The price that they would pay would really depend on your stock too. If the fish is "too common" you would not get a great price. Also if you keep supplying your LFS with just your few species, you may "over-saturate" your area with that fish=lowering demand.


----------



## Warhawk77 (Jan 8, 2014)

tanker3 said:


> The price that they would pay would really depend on your stock too. If the fish is "too common" you would not get a great price. Also if you keep supplying your LFS with just your few species, you may "over-saturate" your area with that fish=lowering demand.


That thought did come up and I'm going to start with 2 or 3 species that are common and sale fast to build up the relationship. Then start to expand and add more species of fish to my room. I'm thinking 8-9 total species unless things really take off. I planned on using the store credit to buy new fish that the shop in town would like to sale this should help him sale more fish and make more money in the long run. If I can get him fish that makes him more money he will be much more wiling to deal with me.

I also thought about the local market and yes the first month or so the fish might go very fast then it would slow down. That is when I hope to have the other species started.

I feel the key to making this work is the LFS here in town, if I can have a good relationship with the owner it will help me a lot. I know we might not be "friends" and business will come first but if I can make him more money then we both come out ahead.


----------



## Aaron S (Apr 4, 2015)

The whole saturation of the market thing is why the online fish retailers really makes sense. They have massive distribution channels that they can ship to. Your only hope as a local seller is that you live near a bunch of people like me who have fish die randomly all the time and have to start over OR if you keep changing the fish you keep so that your old customers want to upgrade to your new fish.

I am kind of surprised that there are not more options near Ft Wayne. You do have very good clubs in your "area" though; I believe there are clubs in Lansing MI, Detroit MI, probably something in Indy, and maybe something in Toledo. I do realize these are 2 hrs away, but they would be great ways for you to get your hands on relatively low cost fish that are rarer than what you will find in the classic shops.


----------



## Warhawk77 (Jan 8, 2014)

Aaron S said:


> The whole saturation of the market thing is why the online fish retailers really makes sense. They have massive distribution channels that they can ship to. Your only hope as a local seller is that you live near a bunch of people like me who have fish die randomly all the time and have to start over OR if you keep changing the fish you keep so that your old customers want to upgrade to your new fish.
> 
> I am kind of surprised that there are not more options near Ft Wayne. You do have very good clubs in your "area" though; I believe there are clubs in Lansing MI, Detroit MI, probably something in Indy, and maybe something in Toledo. I do realize these are 2 hrs away, but they would be great ways for you to get your hands on relatively low cost fish that are rarer than what you will find in the classic shops.

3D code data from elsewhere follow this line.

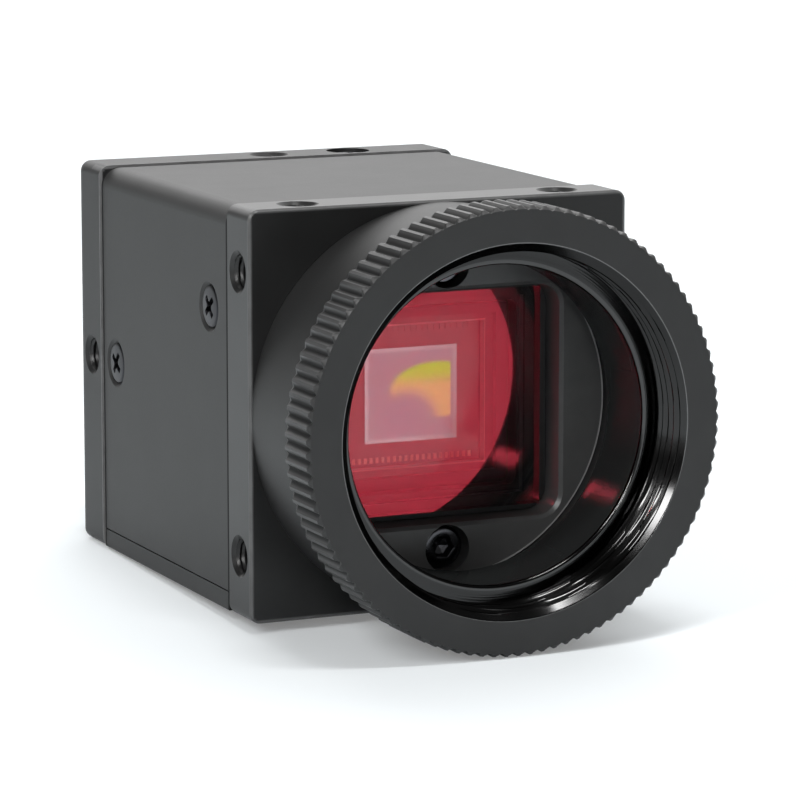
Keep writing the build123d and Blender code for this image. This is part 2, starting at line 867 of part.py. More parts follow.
tongue_z = usb_height + tongue_rise
bays = (
    (-usb_narrow / 2, usb_wide - 2 * wide_tongue_margin),
    (usb_wide / 2, usb_narrow - 2 * narrow_tongue_margin),
)
with BuildPart() as usb_insulator:
    tongue_root = rear_front + usb_base
    slab(interface_back, rear_front, profile=usb_outline(rear_front, usb_sheet))
    slab(rear_front, tongue_root, profile=usb_outline(tongue_root, -usb_inner_gap))
    with BuildSketch(section(plinth_back - usb_recess)):
        for bay_x, bay_width in bays:
            with Locations((bay_x, tongue_z)):
                Rectangle(bay_width, tongue_thickness)
    slab(tongue_root, plinth_back - usb_recess)
save(usb_insulator, "usb_insulator")

with BuildPart() as usb_contacts:
    contact_z = tongue_z - tongue_thickness / 2 - contact_thickness / 2
    contact_end = plinth_back - usb_recess - contact_inset
    with BuildSketch(section(contact_end)):
        for bay_x, bay_width in bays:
            contact_pitch = (bay_width - 2 * contact_inset) / (contact_count - 1)
            with Locations((bay_x, contact_z)):
                with GridLocations(contact_pitch, 1, contact_count, 1):
                    Rectangle(contact_width, contact_thickness)
    slab(tongue_root, contact_end)
save(usb_contacts, "usb_contacts")

# Round power socket: turned barrel with a key, flange washer, inner nut, insulator and pins
with BuildPart() as socket_barrel:
    barrel_front = rear_front - nut_thickness - barrel_inner_end
    ring(barrel_front, flange_back, barrel_stem_radius, barrel_bore_radius, *socket_centre)
    ring(flange_back, barrel_back, barrel_radius, barrel_bore_radius, *socket_centre)
    with BuildSketch(section(barrel_back - key_drop)):
        with Locations((socket_x, socket_z + barrel_bore_radius - key_height / 2 + key_root)):
            Rectangle(key_width, key_height + 2 * key_root)
    slab(barrel_back - insulator_drop, barrel_back - key_drop)
save(socket_barrel, "socket_barrel")

with BuildPart() as socket_flange:
    ring(boss_back, flange_back, flange_radius, barrel_stem_radius + barrel_clearance, *socket_centre)
save(socket_flange, "socket_flange")

with BuildPart() as socket_nut:
    with BuildSketch(section(rear_front)):
        with Locations(socket_centre):
            RegularPolygon(nut_radius, 6)
            Circle(barrel_stem_radius + barrel_clearance, mode=Mode.SUBTRACT)
    slab(rear_front - nut_thickness, rear_front)
save(socket_nut, "socket_nut")

with BuildPart() as socket_insulator:
    insulator_back = barrel_back - insulator_drop
    with BuildSketch(section(insulator_back)):
        with Locations(socket_centre):
            Circle(barrel_bore_radius - barrel_clearance)
            with PolarLocations(pin_reach, pin_count):
                Circle(pin_radius + pin_clearance, mode=Mode.SUBTRACT)
    slab(barrel_front, insulator_back)
save(socket_insulator, "socket_insulator")

with BuildPart() as socket_pins:
    with BuildSketch(section(barrel_back - pin_drop)):
        with Locations(socket_centre):
            with PolarLocations(pin_reach, pin_count):
                Circle(pin_radius)
    slab(interface_back, barrel_back - pin_drop)
save(socket_pins, "socket_pins")

# Status light: a lamp on the interface board and the clear pipe that carries it to the rear face
with BuildPart() as status_lamp:
    with BuildSketch(section(interface_back + led_thickness)):
        with Locations((light_x, light_z)):
            Rectangle(led_size, led_size)
    slab(interface_back, interface_back + led_thickness)
save(status_lamp, "status_lamp")

with BuildPart() as light_pipe:
    with BuildSketch(section(rear_back)):
        with Locations((light_x, light_z)):
            Circle(light_radius)
    slab(interface_back + led_thickness + led_gap, rear_back)
save(light_pipe, "light_pipe")
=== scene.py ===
import json
import math

import bpy
import numpy as np
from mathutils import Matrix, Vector


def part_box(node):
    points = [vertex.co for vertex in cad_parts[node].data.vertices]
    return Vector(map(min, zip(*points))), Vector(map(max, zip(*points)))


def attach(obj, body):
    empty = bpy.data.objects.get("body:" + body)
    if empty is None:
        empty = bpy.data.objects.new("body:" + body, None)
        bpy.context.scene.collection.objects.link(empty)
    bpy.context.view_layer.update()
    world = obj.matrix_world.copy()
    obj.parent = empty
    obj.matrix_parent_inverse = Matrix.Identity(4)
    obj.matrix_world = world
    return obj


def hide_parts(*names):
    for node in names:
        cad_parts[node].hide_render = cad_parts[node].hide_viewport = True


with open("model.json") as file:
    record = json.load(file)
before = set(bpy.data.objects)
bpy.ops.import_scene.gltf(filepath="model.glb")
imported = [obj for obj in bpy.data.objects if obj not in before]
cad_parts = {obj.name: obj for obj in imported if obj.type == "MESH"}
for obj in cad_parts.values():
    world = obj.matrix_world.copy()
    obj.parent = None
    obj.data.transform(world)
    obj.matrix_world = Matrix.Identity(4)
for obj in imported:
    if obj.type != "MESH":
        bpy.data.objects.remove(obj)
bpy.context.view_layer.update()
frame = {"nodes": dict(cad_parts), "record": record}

MM = 0.001

# The camera, from the calibrated view of the photograph, re-aimed at the middle of the object
VIEW_FROM = Vector((-122.97, -252.86, 50.34)) * MM
VIEW_AT = Vector((0.4, 20.3, -0.9)) * MM
LENS_MM = 190.0

# The floor touches the knurl's back end and the rear plate's lower edge
FLOOR_SIZE = 3.0
RING_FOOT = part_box("adapter_ring")[0].z
RING_FOOT_Y = 3.85 * MM
PLATE_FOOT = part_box("rear_plate")[0].z
PLATE_FOOT_Y = 45.7 * MM
FLOOR_SLOPE = (PLATE_FOOT - RING_FOOT) / (PLATE_FOOT_Y - RING_FOOT_Y)

# The adapter ring in millimetres: sizes from the part's source, and the step's and the thread's relief
CREST_RADIUS = 15.5
GROOVE_DEPTH = 0.3
RING_TEETH = 105
RING_CHAMFER = 0.25
KNURL_END = 3.85
RING_THICKNESS = 4.7
RING_LAND = 0.55
SPIGOT_RADIUS = 12.1
SPIGOT_BACK = 8.5
BORE_RADIUS = 11.1
STEP_Y = 3.1
STEP_ROUND = 0.22
THREAD_RADIUS = 12.3
THREAD_DEPTH = 0.3
THREAD_PITCH = 0.79375
MOUTH_RADIUS = 12.95

# Plates, cover, screws and tapped holes: sizes from the part's source, and the relief drawn on them
HALF = 14.5
FRONT_PLATE = (12.5, 16.7)
REAR_PLATE = (41.7, 45.7)
NECK_BACK = 12.4
COVER_ENDS = (16.78, 41.72)
COVER_FACE = 14.35
FRONT_SCREW_Y = 20.304
FRONT_SCREW_Z = 6.8
REAR_SCREW_Y = 39.096
HOLDER_SCREW_Z = 10.1
HEAD_RADIUS = 1.5
SHANK_RADIUS = 0.8
SCREW_PITCH = 0.4
SCREW_LENGTH = 3.6
CROSS_HALF = 0.225
CROSS_DEPTH = 0.5
CROSS_REACH = 0.9
KEY_HALF = 0.65
KEY_DEPTH = 0.66
HOLDER_HEAD_HEIGHT = 1.4
HOLDER_SCREW_LENGTH = 4.5
TAP_RADIUS = 1.25
TAP_MOUTH = 0.25
TAP_DEPTH = 2.9
TAP_PITCH = 0.5
TAP_SPACING = 20.0
SPIGOT_THREAD = (5.0, 8.15)
NECK_THREAD = (5.3, 10.9)

# The sensor from its middle, across and up: its image area, the pale edge of its cavity, its side pads
IMAGE_HALF = (3.25, 3.05)
CAVITY_HALF = (5.45, 5.1)
CAVITY_EDGE_Y = 17.6
SIDE_PADS_X = 4.6

# The grain of blasted aluminium, and the world's strength as fill light and in glosses
GRAIN = 0.12 * MM
WORLD_FILL = 0.22
WORLD_GLOSS = 0.38

# Lamps: name, place, width and height in metres, watts; all aim at the object
LAMP_AIM = (0, 0.02, 0)
LAMPS = (
    ("overhead", (0.2, 0.3, 0.5), 0.8, 0.5, 2.9),
    ("back", (0.28, 0.62, 0.25), 1.0, 0.22, 1.4),
    ("above", (0.0, -0.17, 0.55), 0.2, 0.05, 1.1),
    ("left", (-0.37, -0.25, 0.31), 0.06, 0.3, 1.5),
    ("front", (-0.21, -0.57, 0.19), 0.07, 0.045, 0.36),
)


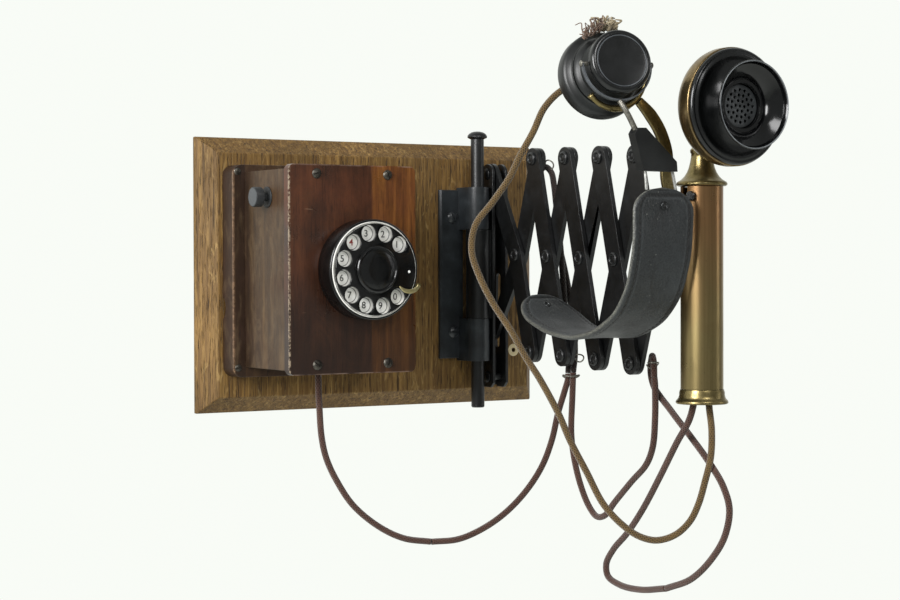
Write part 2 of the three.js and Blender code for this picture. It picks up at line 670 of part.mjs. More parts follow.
function makeTube() {
  const inner = MAST.r - MAST.wall;
  const tube = turned(
    [
      [inner, MAST.z0 + 11],
      [MAST.r, MAST.z0 + 11],
      [MAST.r, MAST.z1],
      [inner, MAST.z1],
      [inner, MAST.z0 + 11],
    ],
    36,
  );
  const wall = standUp(tube, MAST.x, MAST.y);
  const slotFoot = HOOK_PIVOT.z - 6.5;
  const hookSlot = block(MAST.x - 22, MAST.x - 8, MAST.y - 2.6, MAST.y + 2.6, slotFoot, MAST.z1 + 1);
  add("mast_tube", cut(wall, hookSlot), BRASS);

  const foot = turned(
    [
      [FOOT_BORE, MAST.z0],
      [19.2, MAST.z0],
      [19.6, MAST.z0 + 1.2],
      [18.6, MAST.z0 + 3],
      [17.4, MAST.z0 + 5],
      [16.6, MAST.z0 + 9],
      [MAST.r + 0.2, MAST.z0 + 11 - GAP],
      [FOOT_BORE, MAST.z0 + 11 - GAP],
      [FOOT_BORE, MAST.z0],
    ],
    36,
  );
  add("mast_foot", standUp(foot, MAST.x, MAST.y), BRASS);

  const collarBase = MAST.z1 + GAP;
  const collar = turned(
    [
      [0, collarBase],
      [17.8, collarBase],
      [19, collarBase + 1.2],
      [18.6, collarBase + 2.8],
      [16.2, collarBase + 4.4],
      [12.6, collarBase + 8],
      [9.6, collarBase + 14],
      [8, collarBase + 20],
      [NECK_R, collarBase + 25],
      [NECK_R, collarBase + 30],
      [0, collarBase + 30],
    ],
    32,
  );
  const tongue = plateYZ(
    stadium([MAST.y, collarBase + 27], [MAST.y, TILT_PIVOT_Z], 5.6),
    MAST.x - 2.6,
    MAST.x + 2.6,
  );
  const bore = rodX(MAST.x - 6, MAST.x + 6, MAST.y, TILT_PIVOT_Z, 2.3, 10);
  add("mast_collar", cut(join(standUp(collar, MAST.x, MAST.y), tongue), bore), BRASS);
}

// ---- transmitter --------------------------------------------------------------------------------
function makeTransmitter() {
  const t = TRANSMITTER;
  const rimBack = t.face + 1.6;
  // Heights along these profiles run out from the mast's axis towards -Y.
  const out = (y) => MAST.y - y;
  const place = (geometry) => geometry.rotateX(Math.PI).translate(MAST.x, MAST.y, t.z);
  const grilleBack = out(t.face) + 3.2;
  const shell = turned(
    [
      [0, 12.6],
      [20, 12.8],
      [30, 15],
      [37, 19.5],
      [41.5, 25],
      [43.4, out(rimBack) - 2],
      [43.4, out(rimBack)],
      [41.6, out(rimBack)],
      [39.4, 26],
      [35.6, 21.2],
      [29, 17],
      [20, 14.8],
      [0, 14.6],
    ],
    40,
  );
  const ears = [-1, 1].map((side) => {
    const x0 = side < 0 ? MAST.x - 5.4 : MAST.x + 2.9;
    return plateYZ(stadium([MAST.y, TILT_PIVOT_Z], [MAST.y - 14, TILT_PIVOT_Z + 3], 5), x0, x0 + 2.5);
  });
  const earBore = rodX(MAST.x - 8, MAST.x + 8, MAST.y, TILT_PIVOT_Z, 2.3, 10);
  add("transmitter_shell", cut(join(place(shell), ...ears), earBore), BRASS);
  const pin = rodX(MAST.x - 7.2, MAST.x + 7.2, MAST.y, TILT_PIVOT_Z, 2, 10);
  add("tilt_pin", pin, STEEL);

  const face = turned(
    [
      [0, out(rimBack) + GAP],
      [t.r, out(rimBack) + GAP],
      [t.r, out(t.face)],
      [t.r - 1.4, out(t.face) + 1],
      [t.r - 3.4, out(t.face) + 1.2],
      [t.r - 6, out(t.face) + 0.2],
      [30, out(t.face) + 1.4],
      [26, out(t.face) + 3.2],
      [22, out(t.face) + 5],
      [19, out(t.face) + 7],
      [GRILLE.r + GAP, out(t.face) + 7],
      [GRILLE.r + GAP, grilleBack - GAP],
      [0, grilleBack - GAP],
    ],
    40,
  );
  add("transmitter_face", place(face), HARD_RUBBER);

  const disc = new THREE.Shape();
  disc.absarc(0, 0, GRILLE.r, 0, 2 * Math.PI);
  GRILLE_RINGS.forEach(([radius, count]) => {
    for (let i = 0; i < count; i++) {
      const a = (i / count) * 2 * Math.PI + radius;
      const hole = new THREE.Path();
      hole.absarc(radius * Math.cos(a), radius * Math.sin(a), GRILLE.hole, 0, 2 * Math.PI, true);
      disc.holes.push(hole);
    }
  });
  const grille = plateXZ(disc, MAST.y - grilleBack, MAST.y - grilleBack - GRILLE.t, 4);
  add("mouth_grille", grille.translate(MAST.x, 0, t.z), HARD_RUBBER);

  const foot = out(t.face) + 7 + GAP;
  const rim = out(t.rim);
  const mouth = turned(
    [
      [GRILLE.r, foot],
      [18.6, foot],
      [19.6, foot + 3],
      [23, foot + 6.5],
      [28.4, foot + 10],
      [t.mouth - 0.6, rim - 1],
      [t.mouth, rim - 0.3],
      [t.mouth - 0.8, rim],
      [t.mouth - 2, rim - 0.8],
      [27, rim - 3.6],
      [21.5, foot + 6],
      [17.4, foot + 3.2],
      [GRILLE.r, foot + 1],
      [GRILLE.r, foot],
    ],
    40,
  );
  add("mouthpiece", place(mouth), HARD_RUBBER);
}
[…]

I agree with selling online, I don't mind doing that but it's not my first choice to start with. I feel to break into that market you need to setup with 10-15 species and really push the online presences(forums, you tube, social media). So the start up would be much harder, but if I could move them locally I could build up to that level if I wanted to go that way.

I'm amazed there are no freshwater clubs in this city it's large enough and I have meet a few people that talk a FB (not no FB myself). There are some Saltwater guys but that isn't what I like. I have driven to some of the clubs but like you said 2 hours one way isn't something I can do very often. But I guess if I'm willing to drive a hour to deliver fish it isn't too far past that. I have been to the club in South Bend and talked to some guys in Indy but Lansing Mi or Toledo Oh might be a good idea too.


----------



## Warhawk77 (Jan 8, 2014)

I started moving things around and while not done I did make a lot of progress. Still need to move a few fish and get some plumbing done. Here is a video

This week I will be finishing the plumbing and getting the fry system done.


----------



## Warhawk77 (Jan 8, 2014)

I'm thinking about adding a new rack or two of tanks. My first thoughts are 29g because I see a lot of people doing breeding groups of 1 male 3-4 females but 40g would make going taller easier as they are 2" shorter and might give me more options later if I every change fish.


----------



## DJRansome (Oct 29, 2005)

If you are doing Malawi a 40BR is the smallest I would go. I like the 33G tanks that are 48x12 personally, but they were more expensive than standard 55G when I bought them.


----------



## Warhawk77 (Jan 8, 2014)

I was leaning toward the 29g at first because I see 2 of the big time African breeders online use them. I do have a 48x12x12 (30g I think) that i really like and if I could get more I would but like you said price sometimes is a issue. After posting I did think about the 55g I could do 2 males and 8-10 females in those as groups and it should help them spawn faster (all depending on the males if they aren't too aggressive).

Plus the $1 per gallon does make those cheap.


----------